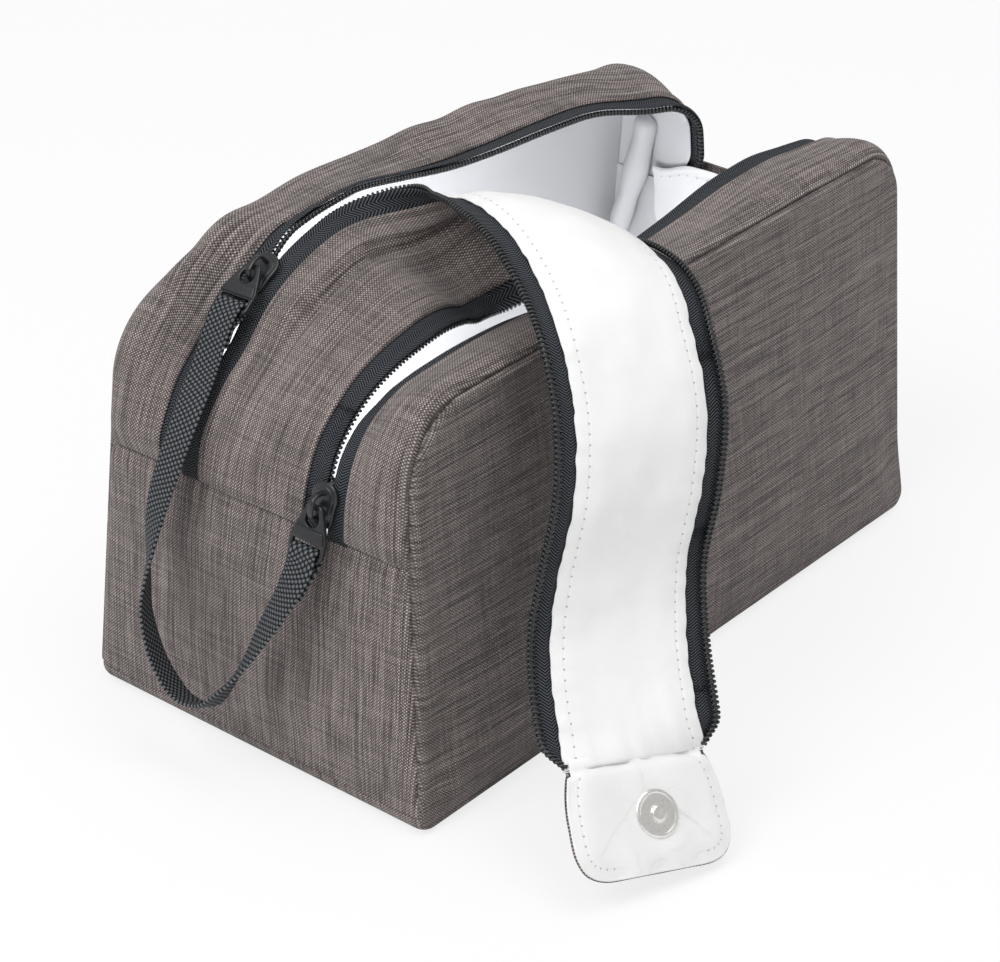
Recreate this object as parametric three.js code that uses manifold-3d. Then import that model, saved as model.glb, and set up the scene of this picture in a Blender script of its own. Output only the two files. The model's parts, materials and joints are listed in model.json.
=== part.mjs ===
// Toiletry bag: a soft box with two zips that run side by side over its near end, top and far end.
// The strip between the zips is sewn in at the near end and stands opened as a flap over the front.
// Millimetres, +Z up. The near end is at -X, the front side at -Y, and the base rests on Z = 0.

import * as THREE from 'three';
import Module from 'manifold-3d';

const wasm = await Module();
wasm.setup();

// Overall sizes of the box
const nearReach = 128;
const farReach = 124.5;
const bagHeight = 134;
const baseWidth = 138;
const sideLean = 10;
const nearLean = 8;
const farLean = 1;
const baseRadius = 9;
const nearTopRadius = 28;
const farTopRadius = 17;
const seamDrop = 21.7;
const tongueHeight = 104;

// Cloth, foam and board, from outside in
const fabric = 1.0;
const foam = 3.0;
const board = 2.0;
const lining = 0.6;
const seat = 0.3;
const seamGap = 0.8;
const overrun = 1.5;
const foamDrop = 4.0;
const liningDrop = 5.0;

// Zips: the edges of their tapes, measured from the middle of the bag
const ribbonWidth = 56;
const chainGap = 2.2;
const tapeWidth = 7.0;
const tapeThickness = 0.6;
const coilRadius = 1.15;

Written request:
Please restate the whole listing word for word.

Reply to the task:
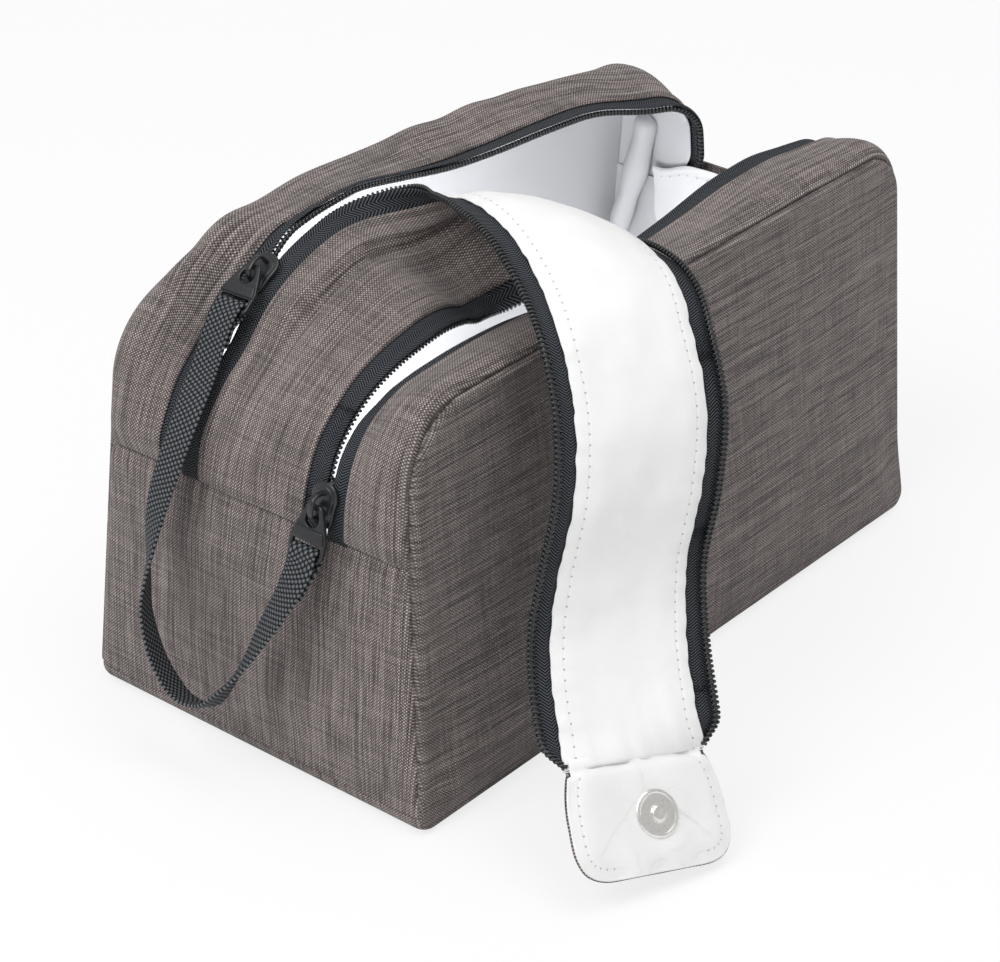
Recreate this object as parametric three.js code that uses manifold-3d. Then import that model, saved as model.glb, and set up the scene of this picture in a Blender script of its own. Output only the two files. The model's parts, materials and joints are listed in model.json.
=== part.mjs ===
// Toiletry bag: a soft box with two zips that run side by side over its near end, top and far end.
// The strip between the zips is sewn in at the near end and stands opened as a flap over the front.
// Millimetres, +Z up. The near end is at -X, the front side at -Y, and the base rests on Z = 0.

import * as THREE from 'three';
import Module from 'manifold-3d';

const wasm = await Module();
wasm.setup();

// Overall sizes of the box
const nearReach = 128;
const farReach = 124.5;
const bagHeight = 134;
const baseWidth = 138;
const sideLean = 10;
const nearLean = 8;
const farLean = 1;
const baseRadius = 9;
const nearTopRadius = 28;
const farTopRadius = 17;
const seamDrop = 21.7;
const tongueHeight = 104;

// Cloth, foam and board, from outside in
const fabric = 1.0;
const foam = 3.0;
const board = 2.0;
const lining = 0.6;
const seat = 0.3;
const seamGap = 0.8;
const overrun = 1.5;
const foamDrop = 4.0;
const liningDrop = 5.0;

// Zips: the edges of their tapes, measured from the middle of the bag
const ribbonWidth = 56;
const chainGap = 2.2;
const tapeWidth = 7.0;
const tapeThickness = 0.6;
const coilRadius = 1.15;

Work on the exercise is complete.